::: Excerpted data
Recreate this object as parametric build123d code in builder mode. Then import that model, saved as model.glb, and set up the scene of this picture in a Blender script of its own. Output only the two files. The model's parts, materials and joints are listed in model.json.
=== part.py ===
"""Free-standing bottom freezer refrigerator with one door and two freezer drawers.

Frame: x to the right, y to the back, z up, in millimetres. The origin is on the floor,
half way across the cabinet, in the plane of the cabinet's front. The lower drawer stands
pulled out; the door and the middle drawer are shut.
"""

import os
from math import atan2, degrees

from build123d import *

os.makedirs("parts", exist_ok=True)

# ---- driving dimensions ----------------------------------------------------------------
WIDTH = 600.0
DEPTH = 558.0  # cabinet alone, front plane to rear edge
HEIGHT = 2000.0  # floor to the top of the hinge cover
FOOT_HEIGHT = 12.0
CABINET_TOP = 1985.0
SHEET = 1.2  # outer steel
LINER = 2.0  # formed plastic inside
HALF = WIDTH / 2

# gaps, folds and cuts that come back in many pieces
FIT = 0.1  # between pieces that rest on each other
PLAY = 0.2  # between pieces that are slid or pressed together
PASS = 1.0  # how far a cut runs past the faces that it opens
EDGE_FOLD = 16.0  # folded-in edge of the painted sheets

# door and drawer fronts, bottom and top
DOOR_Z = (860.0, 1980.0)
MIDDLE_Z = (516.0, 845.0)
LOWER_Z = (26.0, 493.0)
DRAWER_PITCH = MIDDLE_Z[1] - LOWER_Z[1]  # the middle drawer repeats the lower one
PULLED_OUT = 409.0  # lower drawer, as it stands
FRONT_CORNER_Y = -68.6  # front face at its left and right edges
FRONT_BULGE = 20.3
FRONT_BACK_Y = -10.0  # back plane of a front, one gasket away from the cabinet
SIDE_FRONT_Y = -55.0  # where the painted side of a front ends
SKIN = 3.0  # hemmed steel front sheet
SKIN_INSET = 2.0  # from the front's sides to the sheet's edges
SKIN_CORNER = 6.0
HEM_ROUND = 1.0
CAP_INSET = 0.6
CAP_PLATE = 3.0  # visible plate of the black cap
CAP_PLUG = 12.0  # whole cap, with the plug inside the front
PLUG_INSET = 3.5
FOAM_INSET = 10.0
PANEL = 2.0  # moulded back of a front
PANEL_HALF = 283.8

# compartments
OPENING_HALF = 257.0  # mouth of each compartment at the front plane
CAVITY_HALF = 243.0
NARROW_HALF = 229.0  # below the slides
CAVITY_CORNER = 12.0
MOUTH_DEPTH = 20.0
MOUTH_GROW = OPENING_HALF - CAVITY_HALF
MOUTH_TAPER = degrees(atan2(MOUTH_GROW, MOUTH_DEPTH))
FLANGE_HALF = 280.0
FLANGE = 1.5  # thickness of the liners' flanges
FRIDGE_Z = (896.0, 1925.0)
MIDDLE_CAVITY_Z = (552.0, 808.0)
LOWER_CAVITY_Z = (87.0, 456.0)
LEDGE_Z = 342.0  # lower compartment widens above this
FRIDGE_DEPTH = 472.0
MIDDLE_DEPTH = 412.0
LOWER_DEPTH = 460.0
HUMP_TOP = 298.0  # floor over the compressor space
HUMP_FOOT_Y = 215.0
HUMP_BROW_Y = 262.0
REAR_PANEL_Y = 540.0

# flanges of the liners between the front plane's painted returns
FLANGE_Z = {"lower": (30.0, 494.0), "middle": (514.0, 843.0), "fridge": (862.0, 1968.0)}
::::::
::: Excerpted data
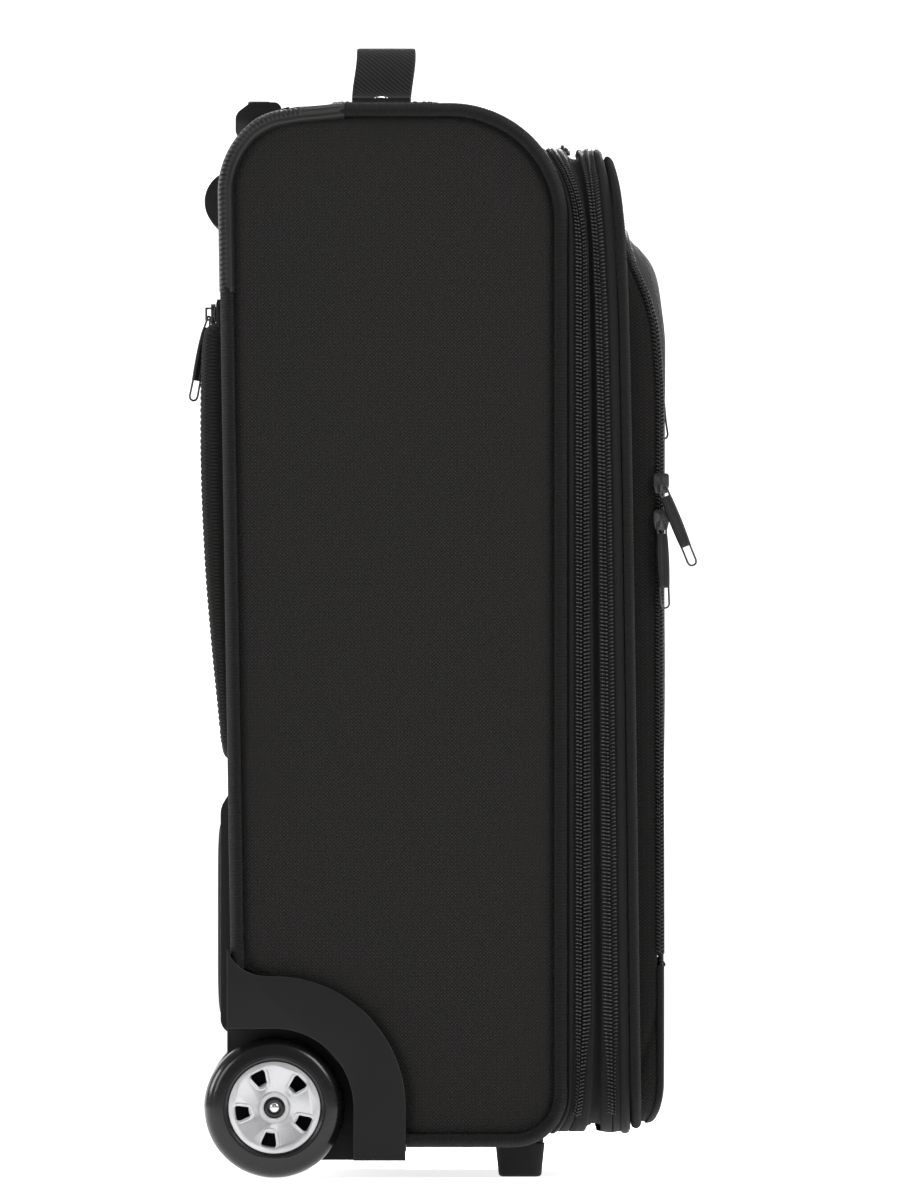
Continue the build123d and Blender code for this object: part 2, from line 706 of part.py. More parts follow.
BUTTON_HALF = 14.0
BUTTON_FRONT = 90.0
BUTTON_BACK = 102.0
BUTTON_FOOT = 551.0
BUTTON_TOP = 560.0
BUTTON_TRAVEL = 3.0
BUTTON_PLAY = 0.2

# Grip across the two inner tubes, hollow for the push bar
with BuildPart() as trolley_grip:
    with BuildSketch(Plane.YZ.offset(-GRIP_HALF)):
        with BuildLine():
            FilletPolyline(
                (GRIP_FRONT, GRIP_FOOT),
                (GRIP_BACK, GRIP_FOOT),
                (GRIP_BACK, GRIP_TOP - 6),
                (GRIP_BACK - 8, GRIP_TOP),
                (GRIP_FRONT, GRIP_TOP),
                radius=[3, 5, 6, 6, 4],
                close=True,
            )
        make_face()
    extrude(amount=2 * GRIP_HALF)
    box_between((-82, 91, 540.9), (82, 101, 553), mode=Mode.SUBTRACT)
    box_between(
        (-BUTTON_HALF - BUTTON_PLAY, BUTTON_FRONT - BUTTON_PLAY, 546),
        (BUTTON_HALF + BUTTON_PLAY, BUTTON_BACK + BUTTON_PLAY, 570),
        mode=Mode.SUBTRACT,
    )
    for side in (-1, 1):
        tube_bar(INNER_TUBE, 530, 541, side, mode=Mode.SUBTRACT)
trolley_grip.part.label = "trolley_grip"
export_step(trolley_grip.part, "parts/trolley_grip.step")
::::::
- **What to do**:
Print exactly the run of lines that starts at the line with "Continue the build123d" and ends at the line with "BUTTON_PLAY = 0.2". Leave out every other line.

- **Written solution**:
Continue the build123d and Blender code for this object: part 2, from line 706 of part.py. More parts follow.
BUTTON_HALF = 14.0
BUTTON_FRONT = 90.0
BUTTON_BACK = 102.0
BUTTON_FOOT = 551.0
BUTTON_TOP = 560.0
BUTTON_TRAVEL = 3.0
BUTTON_PLAY = 0.2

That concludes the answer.